Instructions for updating:
Call initializer instance with the dtype argument instead of passing it to the constructor
W0709 08:41:35.229569 140114071611264 deprecation.py:323] From /usr/local/lib/python3.6/dist-packages/tensorflow/python/ops/nn_impl.py:180: add_dispatch_support.<locals>.wrapper (from tensorflow.python.ops.array_ops) is deprecated and will be removed in a future version.
Instructions for updating:
Use tf.where in 2.0, which has the same broadcast rule as np.where


Train on 25000 samples, validate on 25000 samples
Epoch 1/20
25000/25000 - 4s - loss: 0.6102 - acc: 0.6620 - binary_crossentropy: 0.6102 - val_loss: 0.4576 - val_acc: 0.8542 - val_binary_crossentropy: 0.4576
Epoch 2/20
25000/25000 - 3s - loss: 0.4257 - acc: 0.8271 - binary_crossentropy: 0.4257 - val_loss: 0.3230 - val_acc: 0.8829 - val_binary_crossentropy: 0.3230
Epoch 3/20
25000/25000 - 3s - loss: 0.3308 - acc: 0.8747 - binary_crossentropy: 0.3308 - val_loss: 0.2819 - val_acc: 0.8868 - val_binary_crossentropy: 0.2819
Epoch 4/20
25000/25000 - 3s - loss: 0.2725 - acc: 0.9025 - binary_crossentropy: 0.2725 - val_loss: 0.2757 - val_acc: 0.8879 - val_binary_crossentropy: 0.2757
Epoch 5/20
25000/25000 - 3s - loss: 0.2367 - acc: 0.9168 - binary_crossentropy: 0.2367 - val_loss: 0.2813 - val_acc: 0.8863 - val_binary_crossentropy: 0.2813
Epoch 6/20
25000/25000 - 3s - loss: 0.2040 - acc: 0.9294 - binary_crossentropy: 0.2040 - val_loss: 0.2879 - val_acc: 0.8866 - val_binary_crossentropy: 0.2879
Ep

**Demonstrate overfitting**

The simplest way to prevent overfitting is to reduce the size of the model, i.e. the number of learnable parameters in the model (which is determined by the number of layers and the number of units per layer). In deep learning, the number of learnable parameters in a model is often referred to as the model's "capacity". Intuitively, a model with more parameters will have more "memorization capacity" and therefore will be able to easily learn a perfect dictionary-like mapping between training samples and their targets, a mapping without any generalization power, but this would be useless when making predictions on previously unseen data.

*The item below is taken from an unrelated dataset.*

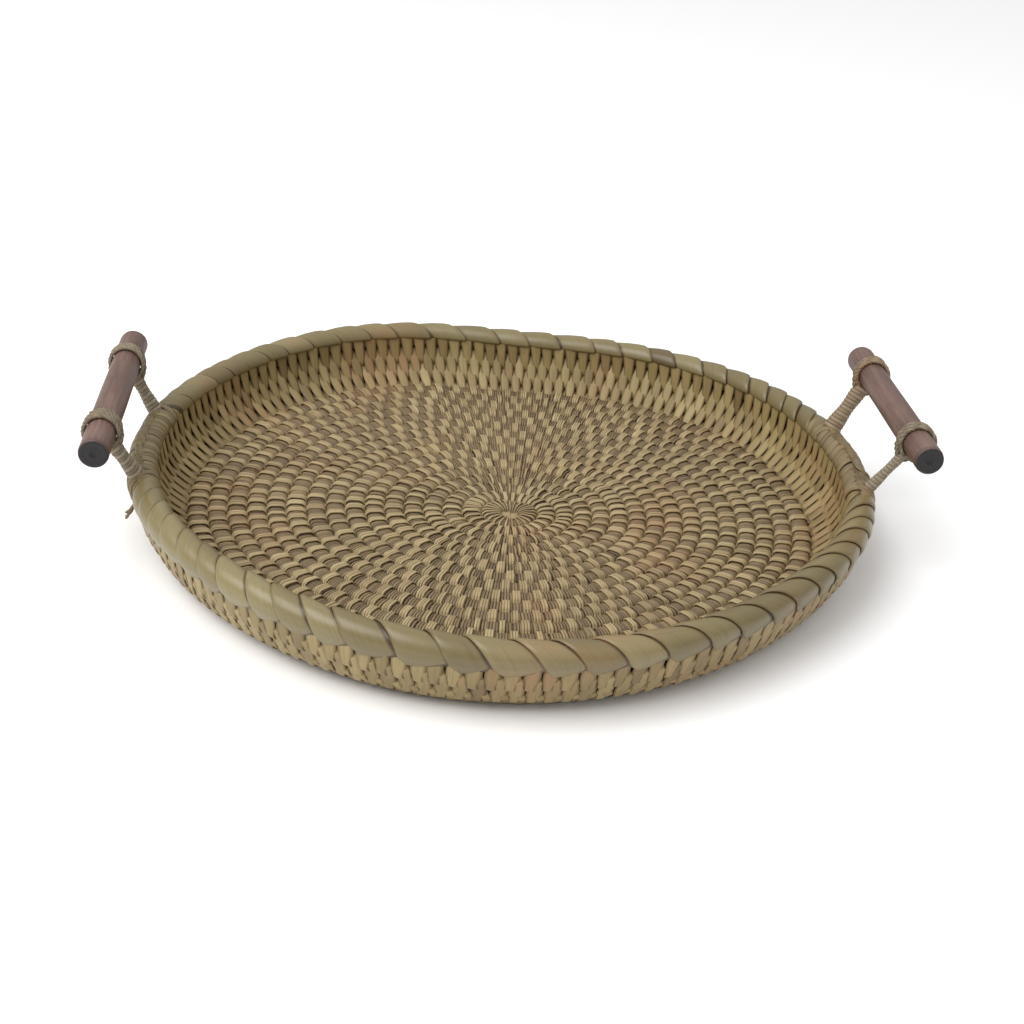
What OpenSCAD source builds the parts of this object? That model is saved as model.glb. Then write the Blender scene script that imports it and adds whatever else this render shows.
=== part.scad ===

Always keep this in mind: deep learning models tend to be good at fitting to the training data, but the real challenge is generalization, not fitting.

On the other hand, if the network has limited memorization resources, it will not be able to learn the mapping as easily. To minimize its loss, it will have to learn compressed representations that have more predictive power. At the same time, if you make your model too small, it will have difficulty fitting to the training data. There is a balance between "too much capacity" and "not enough capacity".

Unfortunately, there is no magical formula to determine the right size or architecture of your model (in terms of the number of layers, or the right size for each layer). You will have to experiment using a series of different architectures.



To find an appropriate model size, it's best to start with relatively few layers and parameters, then begin increasing the size of the layers or adding new layers until you see diminishing returns on the validation loss.

## Strategies to prevent overfitting

### Add weight regularization

A "simple model" in this context is a model where the distribution of parameter values has less entropy (or a model with fewer parameters altogether, as we saw in the section above). Thus a common way to mitigate overfitting is to put constraints on the complexity of a network by forcing its weights only to take small values, which makes the distribution of weight values more "regular". This is called "weight regularization", and it is done by adding to the loss function of the network a cost associated with having large weights. This cost comes in two flavors:

L1 regularization, where the cost added is proportional to the absolute value of the weights coefficients (i.e. to what is called the "L1 norm" of the weights).

L2 regularization, where the cost added is proportional to the square of the value of the weights coefficients (i.e. to what is called the squared "L2 norm" of the weights). L2 regularization is also called weight decay in the context of neural networks. Don't let the different name confuse you: weight decay is mathematically the exact same as L2 regularization.

In tf.keras, weight regularization is added by passing weight regularizer instances to layers as keyword arguments.

Note that because this penalty is only added at training time, the loss for this network will be much higher at training than at test time.

### Add dropout

Dropout, applied to a layer, consists of randomly "dropping out" (i.e. set to zero) a number of output features of the layer during training.

At test time, no units are dropped out, and instead the layer's output values are scaled down by a factor equal to the dropout rate, so as to balance for the fact that more units are active than at training time.

In tf.keras you can introduce dropout in a network via the Dropout layer, which gets applied to the output of layer right before.

To recap: here are the most common ways to prevent overfitting in neural networks:

Get more training data.
Reduce the capacity of the network.
Add weight regularization.
Add dropout. 

And two important approaches not covered in this guide are data-augmentation and batch normalization.